Standard forms – attorney drafted forms

As a result of the Real Estate Commission’s Sunset Review in 2016, there was legislation passed in 2017 that modified and expanded the statutory language regarding a broker’s use of standard forms. The law still requires a broker to use a Commission-approved form when such form exists and is appropriate for a transaction. However, there are various other forms that now fall within the definition of a standard form, including forms that are drafted by a licensed Colorado attorney.
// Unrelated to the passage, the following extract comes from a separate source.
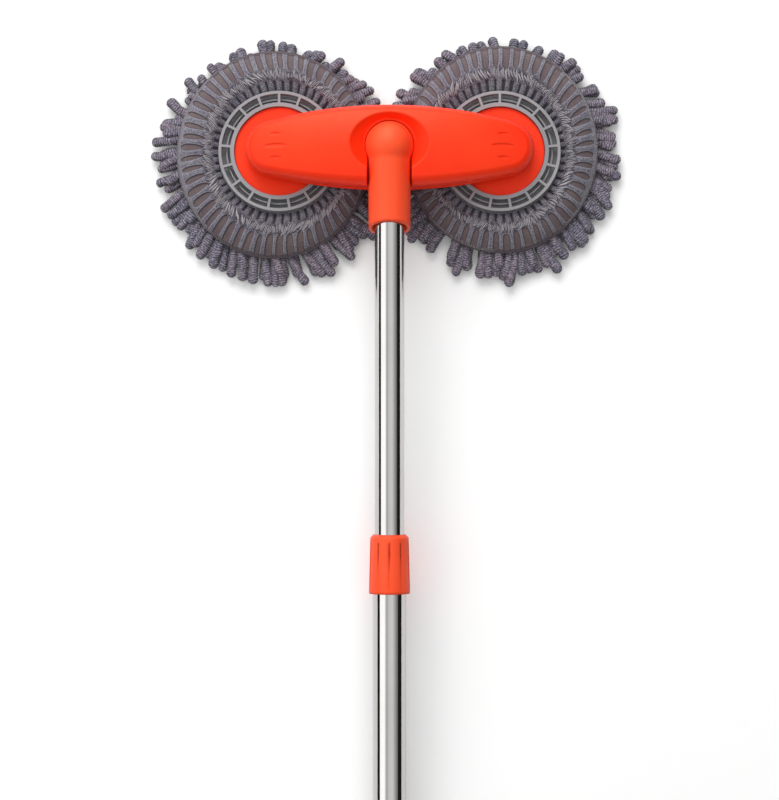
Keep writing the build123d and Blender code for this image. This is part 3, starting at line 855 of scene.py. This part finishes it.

As Division staff reviews transaction files during brokerage audits, we are regularly seeing attorney drafted forms that were created by attorneys not licensed in Colorado and that are unfamiliar with the requirements set forth in §12-10-403(4)(b), C.R.S. and Commission Rule F-1. Attorney drafted forms that are created for use by a broker, employing broker, or brokerage firm, must contain the name of the attorney or law firm and the name of the broker, employing broker, or brokerage firm for whom the form was prepared. The form must also contain a statement that “This form has not been approved by the Colorado Real Estate Commission”. Failure to include this information may result in discipline of a broker’s license regardless of the legal advice provided by the attorney that created the form.

4 CCR 725-1.pdf

Transactions involving brokers as sellers, landlords, buyers or tenants

While the Commission does not have a definitive rule or regulation that states that on every occasion that a broker acts on his own behalf in a real estate transaction, the broker must represent himself as a single agent, they have consistently made disciplinary decisions to this effect. As a result, we expect to see an Exclusive Right to Buy, Sell, Lease or Exclusive Tenant Contract anytime a broker is transacting real estate on his own accord. The form needs to be retained in the transaction file for four years as required by §12-10-217(1)(k), C.R.S.

Short term rentals

Short term rentals or occupancy agreements do not require a broker’s license in order to procure the guest or negotiate the terms of the accommodation. A short term rental essentially gives an individual a license to use the property and when managed appropriately, are not considered lease agreements. A short term rental may be viewed as a “public establishment” as defined by §6-25-101, C.R.S. The definition of a public establishment includes a boarding house, hotel, motor hotel, motel, and rooming houses where the rental is less than a monthly basis. Brokers that choose to engage in short term rentals are subject to the requirements of §12-10-217(1)(h), C.R.S. The law requires that brokers “account for and remit, within a reasonable time, any moneys coming into the licensee’s possession that belongs to others, whether acting as real estate brokers or otherwise”. The law also requires brokers to keep records relative to such moneys, as required by the Commission. Commission Rule E-1 requires that “money belonging to others” be kept in a “trust” or “escrow” account (the two terms are synonymous for real estate regulation in Colorado). The rule also requires that brokers use the “cash basis” of accounting for all escrow or trust accounts, unless there is a written agreement authorizing the broker to use the “accrual basis” of accounting. Based on the audits conducted by the Division on the Commission’s behalf, it appears that many brokers use the accrual basis of accounting for short term rentals and the cash basis of accounting for leasing or property management. This is acceptable as long as the broker has written authorization from the landlord to use the accrual basis of accounting. Brokers should also contact their errors and omission insurance carriers to determine whether their short term rental practices are covered under their existing insurance policies

Director Marcia Waters

About the Director

Marcia Waters has been with the Colorado Division of Real Estate since August 2005. Marcia started with the Division as a Criminal Investigator for the Real Estate Commission and was promoted to Chief Investigator in 2006. In 2007, she was promoted to the position of Investigations and Compliance Director. In that capacity, she managed the investigatory and settlement programs for the Division. On October 15, 2010, she was promoted to the position of Division Director. The Division of Real Estate licenses and regulates approximately 50,000 real estate professionals. Ms. Waters serves as the administrator for the Real Estate Commission, the Board of Real Estate Appraisers, the Board of Mortgage Loan Originators, the Community Association Manager Program and the HOA Information and Resource Center. Ms. Waters manages the Division’s $6.5 million budget, oversees a staff of approximately 57 full-time employees, and establishes the direction of Division programs based on market and industry trends.